Аллюзии на подобные представления обнаруживаются в словах и мыслях персонажей романа Пелевина – часто в виде довольно неожиданных, иногда грубоватых, но ярких образов. Сказанное может быть проиллюстрировано следующим примером. Бог солнца Ра в египетской мифологии считался сыном богини неба Нут. А вот некоторые ощущения главного героя, Омона Ра, по поводу предстоящей ему миссии: «Я огляделся по сторонам, впитывая в себя все, что видел и чувствовал: седые стены ГУМа, Пустые «Овощи-фрукты» Василия Блаженного, Мавзолей Ленина, <…> и серое, близкое и как бы отвернувшееся от земли небо, которое еще, быть может, не знало, что совсем скоро его прорвет железный пенис советской ракеты» [104;79]. Воскресение божества, как считает М. Элиаде, обязательно должно предваряться «растворением» в materia prima, «которое может символизироваться и сексуальным слиянием, которое заканчивается исчезновением в утробе» [164;233]. Причем этот возврат в утробу, или «regressus ad uterum», «иногда представлен в виде инцеста с Матерью» [164;233]. Вообще сведение к materia prima, играющее исключительно важную роль в ритуалах инициации, может символизироваться разными образами, которые в большом количестве встречаются в романе и еще будут затронуты.
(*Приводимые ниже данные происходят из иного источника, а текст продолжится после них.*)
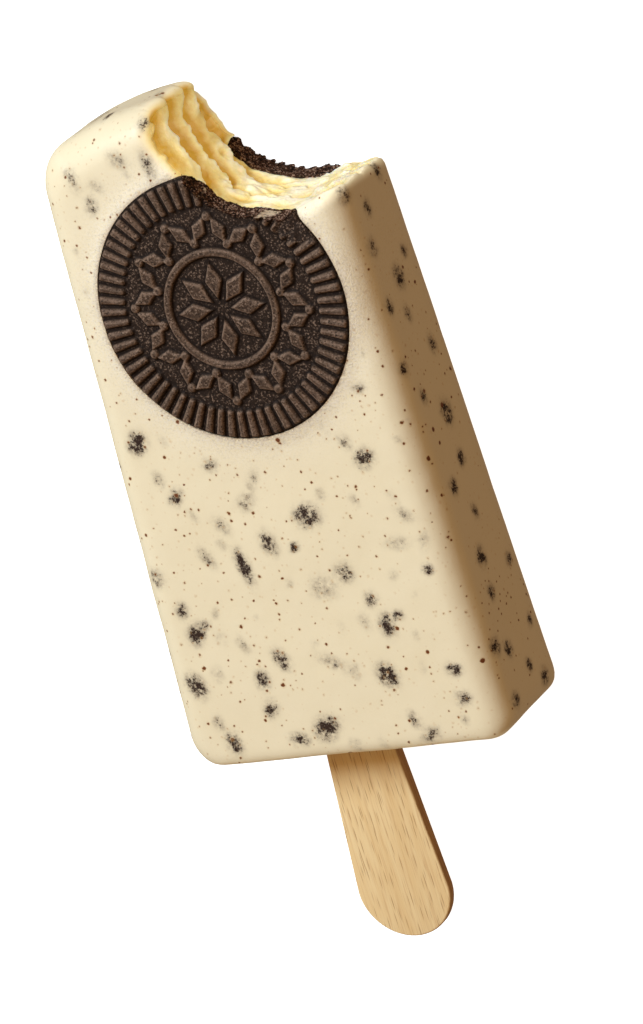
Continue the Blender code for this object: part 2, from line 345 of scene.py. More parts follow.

То, что подобные сопоставления оказываются возможными, демонстрирует, выявленную Пелевиным, определенную близость, родственность сознания советского человека – пространства, в котором «наше дело живет и побеждает», и где должно быть сделано все, включая жертвование собственной жизнью, для того, чтобы «это дело» не погибло [104;119], – древнеегипетскому мироощущению, что не так уж неожиданно на фоне современных исследований тоталитарной культуры, в которых вскрывается ее приверженность к мифологическим архетипам, консервативность и архаичность [56;261].
Приведенных примеров, на наш взгляд, уже достаточно для того, чтобы сделать предварительные выводы о том, что, с одной стороны, несущий характерный набор особенностей постмодернистской эстетики роман В. Пелевина «Омон Ра» может изучаться и анализироваться как образец литературы отечественного постмодернизма, а с другой – содержит некоторые носящие мифологический характер архаичные конструкции, которые позволяют рассматривать его с точки зрения мифа и ритуала, и в частности обряда инициации. Однако правомерность и целесообразность этой второй точки зрения на современные литературные произведения ставится некоторыми авторами под сомнение.